Description of the task –
Repeat the listing in full. Nothing may be added or left out.

Exercise materials –
---

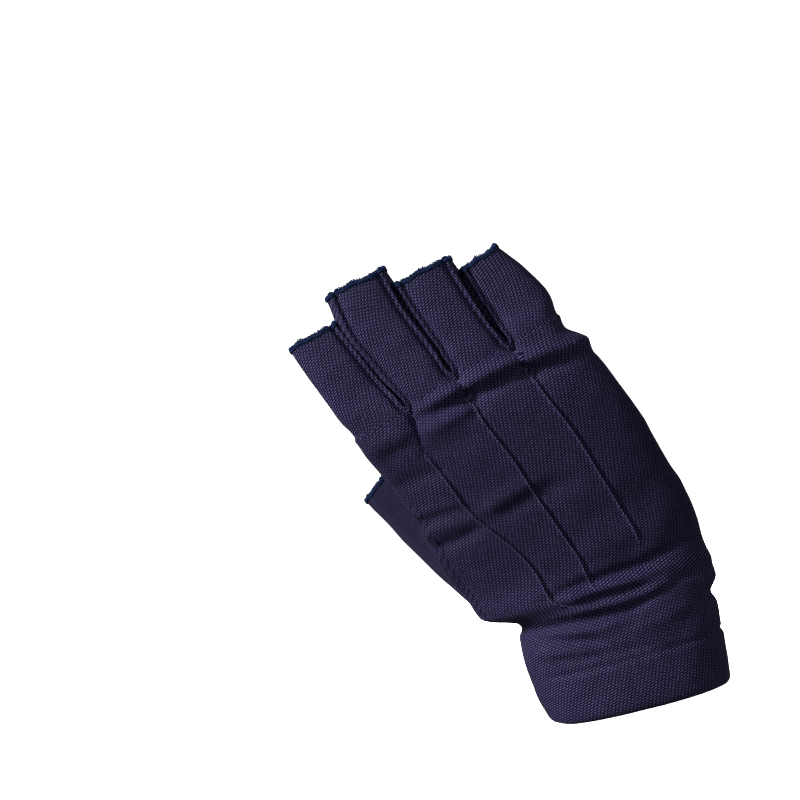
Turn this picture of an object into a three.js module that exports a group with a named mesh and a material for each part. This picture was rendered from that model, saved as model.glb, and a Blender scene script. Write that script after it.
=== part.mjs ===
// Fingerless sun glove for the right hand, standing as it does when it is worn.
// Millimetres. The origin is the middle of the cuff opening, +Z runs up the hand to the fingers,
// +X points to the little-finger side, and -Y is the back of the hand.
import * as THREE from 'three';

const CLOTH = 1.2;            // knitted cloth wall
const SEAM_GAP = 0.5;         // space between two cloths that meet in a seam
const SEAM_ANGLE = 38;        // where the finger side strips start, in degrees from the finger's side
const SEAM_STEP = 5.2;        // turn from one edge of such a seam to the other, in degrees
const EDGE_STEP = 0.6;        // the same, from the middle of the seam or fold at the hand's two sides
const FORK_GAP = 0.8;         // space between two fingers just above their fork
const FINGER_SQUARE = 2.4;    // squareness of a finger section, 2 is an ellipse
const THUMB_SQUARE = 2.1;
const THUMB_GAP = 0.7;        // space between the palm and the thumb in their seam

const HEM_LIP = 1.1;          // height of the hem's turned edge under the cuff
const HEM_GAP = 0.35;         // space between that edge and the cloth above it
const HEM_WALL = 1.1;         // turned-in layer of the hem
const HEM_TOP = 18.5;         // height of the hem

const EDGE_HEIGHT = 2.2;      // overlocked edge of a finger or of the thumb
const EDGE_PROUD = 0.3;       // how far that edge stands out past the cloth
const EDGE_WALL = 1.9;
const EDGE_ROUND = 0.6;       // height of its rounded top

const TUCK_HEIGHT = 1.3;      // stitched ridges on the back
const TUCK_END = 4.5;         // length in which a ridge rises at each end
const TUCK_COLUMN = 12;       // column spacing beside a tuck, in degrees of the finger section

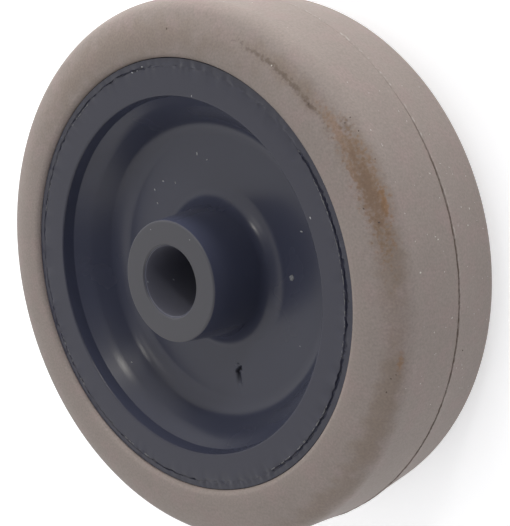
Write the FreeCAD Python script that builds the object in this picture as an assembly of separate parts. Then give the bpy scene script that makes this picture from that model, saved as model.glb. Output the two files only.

---

Output –
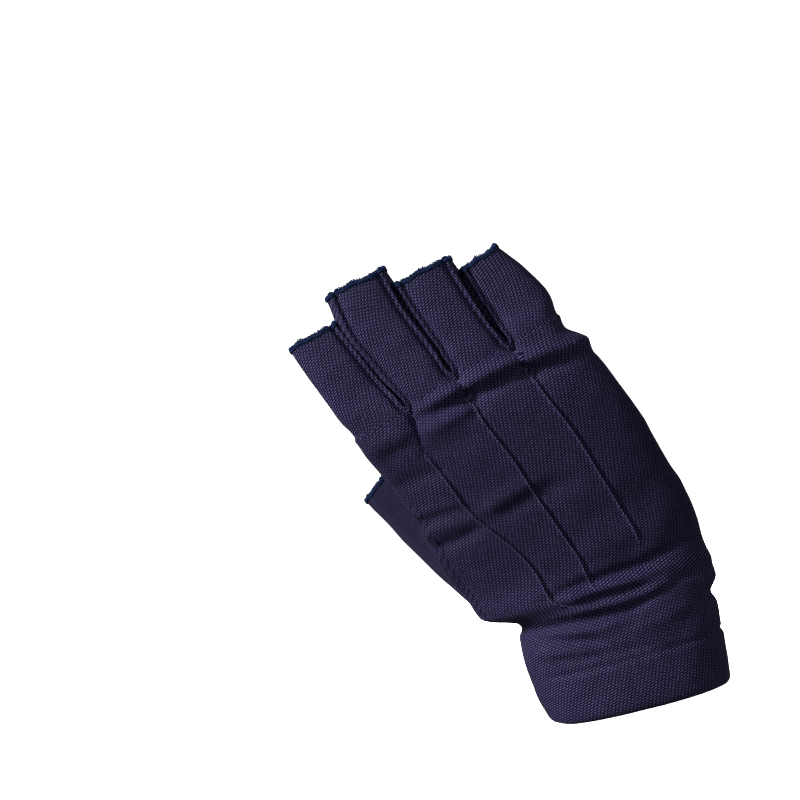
Turn this picture of an object into a three.js module that exports a group with a named mesh and a material for each part. This picture was rendered from that model, saved as model.glb, and a Blender scene script. Write that script after it.
=== part.mjs ===
// Fingerless sun glove for the right hand, standing as it does when it is worn.
// Millimetres. The origin is the middle of the cuff opening, +Z runs up the hand to the fingers,
// +X points to the little-finger side, and -Y is the back of the hand.
import * as THREE from 'three';

const CLOTH = 1.2;            // knitted cloth wall
const SEAM_GAP = 0.5;         // space between two cloths that meet in a seam
const SEAM_ANGLE = 38;        // where the finger side strips start, in degrees from the finger's side
const SEAM_STEP = 5.2;        // turn from one edge of such a seam to the other, in degrees
const EDGE_STEP = 0.6;        // the same, from the middle of the seam or fold at the hand's two sides
const FORK_GAP = 0.8;         // space between two fingers just above their fork
const FINGER_SQUARE = 2.4;    // squareness of a finger section, 2 is an ellipse
const THUMB_SQUARE = 2.1;
const THUMB_GAP = 0.7;        // space between the palm and the thumb in their seam

const HEM_LIP = 1.1;          // height of the hem's turned edge under the cuff
const HEM_GAP = 0.35;         // space between that edge and the cloth above it
const HEM_WALL = 1.1;         // turned-in layer of the hem
const HEM_TOP = 18.5;         // height of the hem

const EDGE_HEIGHT = 2.2;      // overlocked edge of a finger or of the thumb
const EDGE_PROUD = 0.3;       // how far that edge stands out past the cloth
const EDGE_WALL = 1.9;
const EDGE_ROUND = 0.6;       // height of its rounded top

const TUCK_HEIGHT = 1.3;      // stitched ridges on the back
const TUCK_END = 4.5;         // length in which a ridge rises at each end
const TUCK_COLUMN = 12;       // column spacing beside a tuck, in degrees of the finger section

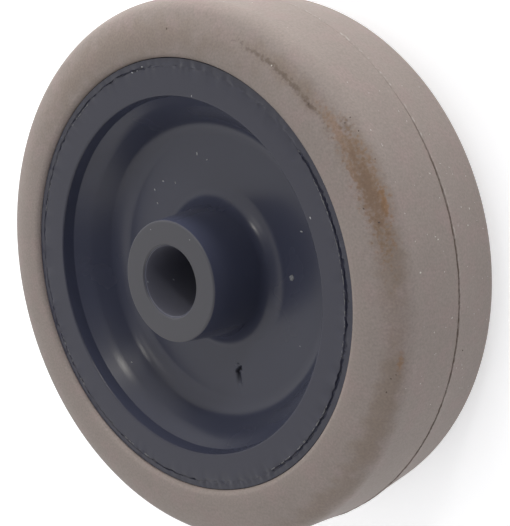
Write the FreeCAD Python script that builds the object in this picture as an assembly of separate parts. Then give the bpy scene script that makes this picture from that model, saved as model.glb. Output the two files only.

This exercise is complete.